Just 19 Of 137 Chinese EV Brands Will Profit By 2030


In China over the past year, the average sale price of cars decreased by 13.4%, yet the average profit margin for automakers increased to 7.8% in 2023, up from 6.3% the prior year.

According to a report by consultancy Alixpartners, only 19 out of 137 electric vehicle (EV) brands in China are expected to be profitable by the end of this decade. The remaining brands may have to exit the industry, merge, or compete for a smaller portion of the market. This situation is intensified by a price war, now in its second year, which has diminished margins for some Chinese EV manufacturers. As major companies like BYD Co. and Tesla Inc. continue to reinforce their market dominance, the competition may intensify. During a Wednesday briefing, Stephen Dyer, the Shanghai-based managing director at Alixpartners, noted that as long as major companies like BYD continue to maintain a gross margin, there is potential for further price competition.

Amidst these market dynamics, the average sale price of cars in China dropped by 13.4% over the past year, while automakers saw their margins increase to 7.8% in 2023 from 6.3% the previous year. Manufacturers have managed to cut costs by pressing suppliers and quickly launching new models. By 2030, Chinese automakers are expected to hold 33% of the global auto market and 45% of new-energy vehicle sales. However, Alixpartners adjusted its forecast for China’s share of the European auto market downward to 12% from an initial 15% due to the European Union’s new provisional tariffs.

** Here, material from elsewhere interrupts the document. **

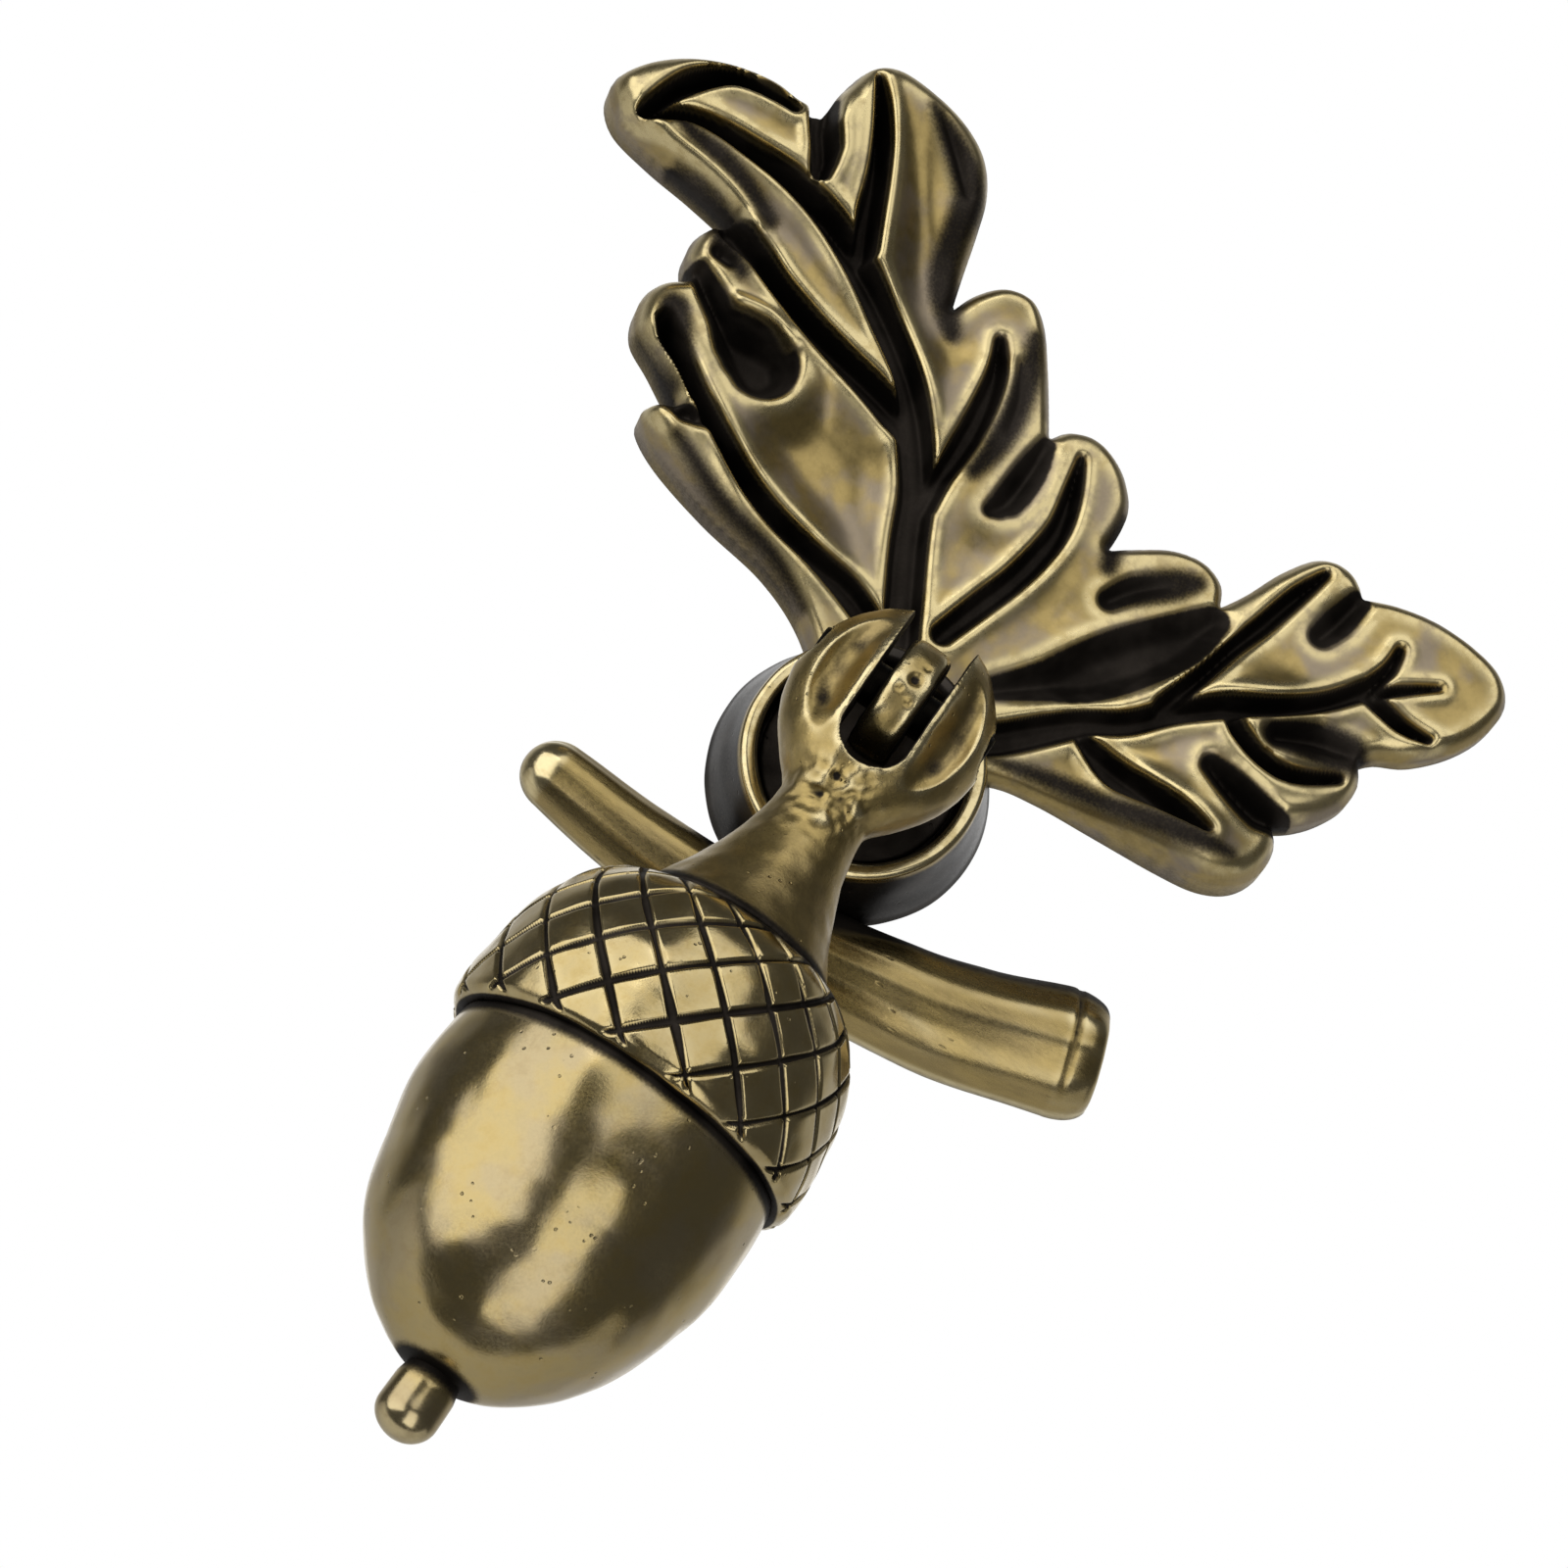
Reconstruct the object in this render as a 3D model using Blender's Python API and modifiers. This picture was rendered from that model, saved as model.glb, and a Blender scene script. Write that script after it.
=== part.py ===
"""Acorn drop pull: an oak leaf backplate with a round boss, an eye post in the boss, and an acorn
that hangs on a cross pin through the post. Metres, +Z up. The back lies in the plane y = 0, the front
faces -Y, and the origin is the middle of the boss on that back."""

import math

import bmesh
import bpy
import numpy as np
from mathutils import Vector
from mathutils.geometry import delaunay_2d_cdt

MM = 0.001

# Boss: a drafted drum with a recess for the post's collar
BOSS_BASE_RADIUS = 7.45
BOSS_RIM_RADIUS = 6.4
BOSS_HEIGHT = 5.15
BOSS_RIM_WIDTH = 0.9
BOSS_RIM_CHAMFER = 0.25
BOSS_EDGE_ROUND = 0.35
RECESS_DEPTH = 2.2

# Eye post: a tapped shank in the boss, a domed collar in the recess and a round-ended tongue
SHANK_RADIUS = 2.9
SHANK_SET_BACK = 0.3
COLLAR_THICKNESS = 0.7
COLLAR_DOME = 3.2
SCREW_HOLE_RADIUS = 1.65
SCREW_HOLE_DEPTH = 5.2
SCREW_HOLE_CONE = 0.8
EYE_RADIUS = 3.3
EYE_THICKNESS = 2.0
EYE_EDGE_ROUND = 0.65
EYE_NECK_WIDTH = 5.6

# Hinge: the pin lies a little above the boss's middle
PIN_HEIGHT = 12.8
PIN_RISE = 0.8
PIN_RADIUS = 1.2
PIN_END_SET_BACK = 0.35
SEAT_GAP = 0.3
PIN_FIT = 0.04
EYE_SIDE_PLAY = 0.85

# Fork of the drop, around the pin: an egg shape flattened front to back
FORK_HALF_WIDTH = 5.45
FORK_FLATNESS = 0.68
FORK_TOP = 4.6
SLOT_BOTTOM = 4.9
DISH_OFFSET = 3.35
DISH_DROP = 1.2
DISH_LEAN = 5.0
DISH_DEPTH = 1.0
DISH_TOOL_RADII = (1.5, 2.1, 5.6)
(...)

Alixpartners highlighted several strategies that have given Chinese automakers a competitive edge:

  • Embracing risk and speed by meeting basic safety and regulatory standards initially and then making improvements, many of which are software updates post-delivery.
  • Separating the development of hardware from software, establishing independent new energy vehicle (NEV) brands, and securing both financing and local government backing.
  • Investing at a national level in battery and material technologies, involving suppliers early in the process, and benefiting from vertical integration where possible.
  • Enhancing efficiency through organizational structures and an intense working culture allows for up to 140 hours of overtime per month, compared to the 20-hour maximum at traditional automakers.